§ Required task: Each line that holds the word "foot" counts once; give the total number of such lines and nothing else.

§ Provided material:
-- Start --
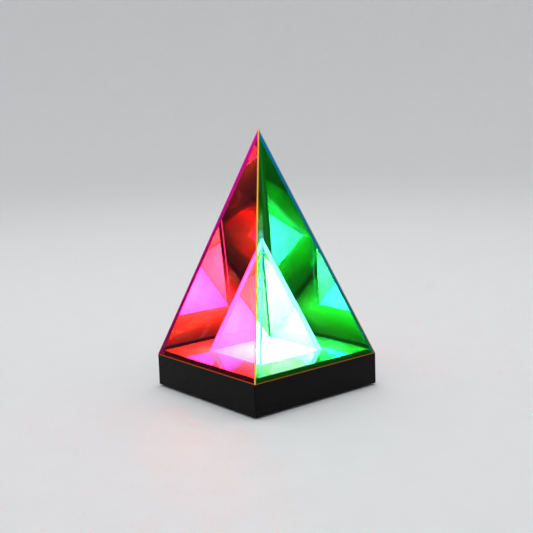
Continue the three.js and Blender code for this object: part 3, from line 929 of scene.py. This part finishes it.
def build_leds(looks):
    """A moulded package with tinned ends, and a low dome of phosphor in its cup."""
    dome = in_mm(
        (0.2, 0.98), (1.68, 0.98), (1.95, 1.3), (1.7, 1.36), (1.2, 1.42), (0.6, 1.46), (0.2, 1.47),
    )
    for i in range(1, 10):
        cad = f"led_{i}"
        stand_for(refined(f"{cad}_package", cad, 0.12 * MM, [looks["white"]]), cad)
        low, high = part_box(cad)
        place = (low + high) / 2
        place.z = low.z
        goes_with(lathe(f"{cad}_phosphor", dome, place, [looks["phosphor"]], count=32), cad)
        ends = []
        for side in (-1, 1):
            x = sorted((place.x + side * 2.4 * MM, place.x + side * 2.75 * MM))
            for y in (-1.1 * MM, 1.1 * MM):
                start = place.y + y - 0.6 * MM
                ends.append(((x[0], start, low.z), (x[1], start + 1.2 * MM, low.z + 0.45 * MM)))
        goes_with(boxes(f"{cad}_ends", ends, 0.06 * MM, [looks["tin"]]), cad)


# The middle of a wire in millimetres: along Y, and up from the lower end of the wire.
WIRE_ROUTE = (
    (42.2, 1.25), (41.4, 1.35), (40.0, 2.45), (38.2, 3.65), (36.4, 3.55), (35.2, 2.45),
    (35.0, 1.25), (35.0, 0.0),
)
WIRE_RADIUS = 0.75 * MM


def build_wires(looks):
    """Round insulated wires over the gap between the boards, each with its solder joint and pad."""
    joint = in_mm((1.35, 0.0), (1.3, 0.12), (1.1, 0.35), (0.95, 0.7), (0.82, 0.85), (0.3, 0.9))
    pad = in_mm((1.75, 0.0), (1.75, 0.03), (1.7, 0.045), (0.3, 0.045))
    collar = in_mm((1.15, 0.0), (1.25, 0.06), (1.25, 0.3), (1.15, 0.38), (0.82, 0.38), (0.8, 0.1))
    board_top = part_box("led_board")[1].z
    for cad in ("wire_red", "wire_black"):
        middle = middle_of(cad)
        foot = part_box(cad)[0].z
        points = [Vector((middle.x, y * MM, foot + z * MM)) for y, z in WIRE_ROUTE]
        shape = bmesh.new()
        loft(shape, tube_rings(smooth_route(points, 6), WIRE_RADIUS))
        stand_for(piece_from(f"{cad}_insulation", shape, [looks[cad]]), cad)
        end = Vector((middle.x, points[-1].y, board_top))
        goes_with(lathe(f"{cad}_joint", joint, end, [looks["tin"]], count=32), cad)
        goes_with(lathe(f"{cad}_pad", pad, end, [looks["gold"]], count=32), cad)
        mouth = Vector((middle.x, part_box("wire_header")[0].y, points[0].z))
        ring = lathe(f"{cad}_collar", collar, mouth, [looks["white"]], -BACKWARD, 32)
        goes_with(ring, "wire_header")


def smooth_route(points, steps):
    """A Catmull-Rom curve through the points."""
    ends = [2 * points[0] - points[1]] + points + [2 * points[-1] - points[-2]]
    curve = []
    for a, b, c, d in zip(ends, ends[1:], ends[2:], ends[3:]):
        for i in range(steps):
            t = i / steps
            bend = (2 * a - 5 * b + 4 * c - d) * t * t + (3 * b - a - 3 * c + d) * t ** 3
            curve.append((2 * b + (c - a) * t + bend) / 2)
    curve.append(points[-1])
    return curve


def tube_rings(curve, radius):
    """Rings round a curve that lies in a plane facing X."""
    rings = []
    across = Vector((1, 0, 0))
    for i, point in enumerate(curve):
        ahead = curve[min(i + 1, len(curve) - 1)] - curve[max(i - 1, 0)]
        rings.append(circle(radius, point, 20, across, ahead.normalized().cross(across)))
    return rings


THREAD_PITCH = 0.8 * MM
THREAD_TURNS = 7
THREAD_AROUND = 12
THREAD_RIDGE = 0.2 * MM
SCREW_TAPER = 1.0 * MM


def build_threads(looks):
    """The rolled thread that winds round each screw's shank, down from where its tip tapers."""
    for cad in nodes:
        if "_screw_" not in cad:
            continue
        low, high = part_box(cad)
        middle = (low + high) / 2
        shank = (1.45 if cad.startswith("cover") else 1.2) * MM
        rings = []
        for i in range(THREAD_TURNS * THREAD_AROUND + 1):
            angle = 2 * math.pi * i / THREAD_AROUND
            out = Vector((math.cos(angle), math.sin(angle), 0))
            z = high.z - SCREW_TAPER - THREAD_PITCH * i / THREAD_AROUND
            place = Vector((middle.x, middle.y, z)) + out * shank
            rings.append(circle(THREAD_RIDGE, place, 6, out, Vector((0, 0, 1))))
        shape = bmesh.new()
        loft(shape, rings)
        goes_with(piece_from(f"{cad}_thread", shape, [looks["steel"]]), cad)


# ---- Control board -----------------------------------------------------------------------------

def build_capacitor(looks):
    """A surface-mount electrolytic: chamfered base, crimped can, and its two tinned legs."""
    low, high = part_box("capacitor")
    place = (low + high) / 2
    place.z = low.z
    can = in_mm(
        (0.3, 0.9), (2.3, 0.9), (2.42, 1.0), (2.42, 1.5), (2.3, 1.65), (2.26, 1.8), (2.3, 1.95),
        (2.42, 2.1), (2.42, 6.6), (2.34, 6.86), (2.12, 7.0), (1.7, 7.0), (1.62, 6.93), (0.3, 6.93),
    )
    stand_for(lathe("capacitor_can", can, place, [looks["can"]]), "capacitor")
    top = low.z + 0.95 * MM
    base = boxes("capacitor_base", [(low, (high.x, high.y, top))], 0.3 * MM, [looks["chip"]])
    goes_with(base, "capacitor")
    legs = []
    half = 0.35 * MM
    for edge, out in ((low.y, -1), (high.y, 1)):
        y = sorted((edge + out * 0.5 * MM, edge - out * 0.4 * MM))
        start = (place.x - half, y[0], low.z - 0.03 * MM)
        legs.append((start, (place.x + half, y[1], low.z + 0.2 * MM)))
    goes_with(boxes("capacitor_legs", legs, 0.04 * MM, [looks["tin"]]), "capacitor")


# The shoulder, the drop and the foot of a lead, in millimetres: from and to, out from the body, and up.
LEAD_STEPS = ((-0.10, 0.35, 0.62, 0.78), (0.20, 0.35, 0.0, 0.78), (0.20, 0.85, -0.03, 0.13))
LEAD_PITCH = 1.2 * MM


def build_chip_leads(looks):
    """Eight gull-wing leads, four to a side."""
    low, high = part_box("driver_chip")
    middle = (low + high) / 2
    half = 0.2 * MM
    spans = []
    for i in range(4):
        x = middle.x + (i - 1.5) * LEAD_PITCH
        for edge, out in ((low.y, -1), (high.y, 1)):
            for near, far, bottom, top in LEAD_STEPS:
                y = sorted((edge + out * near * MM, edge + out * far * MM))
                spans.append((
                    (x - half, y[0], low.z + bottom * MM), (x + half, y[1], low.z + top * MM),
                ))
    leads = boxes("driver_chip_leads", spans, 0.03 * MM, [looks["tin"]])
    goes_with(leads, "driver_chip")


def build_inductor(looks):
    """A shielded inductor: a square ferrite ring with chamfered edges, and the drum core in it."""
    low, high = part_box("inductor")
    middle = (low + high) / 2
    top = high.z - 0.25 * MM
    body = boxes("inductor_shield", [(low, (high.x, high.y, top))], 0.5 * MM, [looks["ferrite"]])
    stand_for(body, "inductor")
    drum = in_mm(
        (2.45, -0.3), (2.45, 0.03), (2.2, 0.03), (2.15, -0.1), (2.05, -0.1), (2.0, 0.2),
        (1.9, 0.25), (0.3, 0.25),
    )
    place = Vector((middle.x, middle.y, top))
    goes_with(lathe("inductor_drum", drum, place, [looks["ferrite"]]), "inductor")
    ends = []
    half = 1.4 * MM
    for edge, out in ((low.x, -1), (high.x, 1)):
        x = sorted((edge + out * 0.1 * MM, edge - out * 0.3 * MM))
        start = (x[0], middle.y - half, low.z - 0.03 * MM)
        ends.append((start, (x[1], middle.y + half, low.z + 1.1 * MM)))
    goes_with(boxes("inductor_ends", ends, 0.06 * MM, [looks["tin"]]), "inductor")


# The middles of the chip parts on the control board, in millimetres.
CHIP_PARTS = (
    (7.2, 42.6), (7.2, 44.4), (7.2, 46.2), (-6.5, 43.5), (-6.5, 46.0), (22.4, 48.0), (22.4, 51.0),
)


def build_small_parts(looks):
    """Chip resistors and capacitors on the control board, with tinned ends."""
    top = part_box("control_board")[1].z
    bodies = []
    ends = []
    for x, y in CHIP_PARTS:
        middle = Vector((x * MM, y * MM, top))
        half = Vector((1.0, 0.6, 0)) * MM
        bodies.append((middle - half, middle + half + Vector((0, 0, 0.6 * MM))))
        for side in (-1, 1):
            x0, x1 = sorted((side * 0.72 * MM, side * 1.06 * MM))
            low = middle + Vector((x0, -0.64 * MM, 0))
            ends.append((low, middle + Vector((x1, 0.64 * MM, 0.66 * MM))))
    parts = boxes("chip_parts", bodies, 0.06 * MM, [looks["ceramic"]])
    goes_with(parts, "control_board")
    tinned = boxes("chip_part_ends", ends, 0.08 * MM, [looks["tin"]])
    goes_with(tinned, "control_board")


def build_switch_frame(looks):
    """The folded metal frame that holds the switch together, with its two legs."""
    low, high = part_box("switch_body")
    thick = 0.12 * MM
    top = high.z
    spans = [(
        (low.x + 0.5 * MM, low.y + 1.0 * MM, top - 0.02 * MM),
        (high.x - 0.5 * MM, high.y - 1.6 * MM, top + thick),
    )]
    for x in ((low.x - thick, low.x + 0.02 * MM), (high.x - 0.02 * MM, high.x + thick)):
        spans.append(((x[0], low.y + 2.4 * MM, low.z - 0.04 * MM), (x[1], low.y + 4.6 * MM, top)))
    frame_piece = boxes("switch_frame", spans, 0.04 * MM, [looks["plated"]])
    goes_with(frame_piece, "switch_body")


def main():
    build_camera()
    build_stage()
    looks = make_materials()
    build_shades()
    build_mirror_plate(looks)
    build_plain_parts(looks)
    build_feet(looks)
    build_button(looks)
    build_can(looks)
    build_tongue(looks)
    build_tabs(looks)
    build_leds(looks)
    build_wires(looks)
    build_threads(looks)
    build_capacitor(looks)
    build_chip_leads(looks)
    build_inductor(looks)
    build_small_parts(looks)
    build_switch_frame(looks)


main()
-- End --
§ Answer below: 3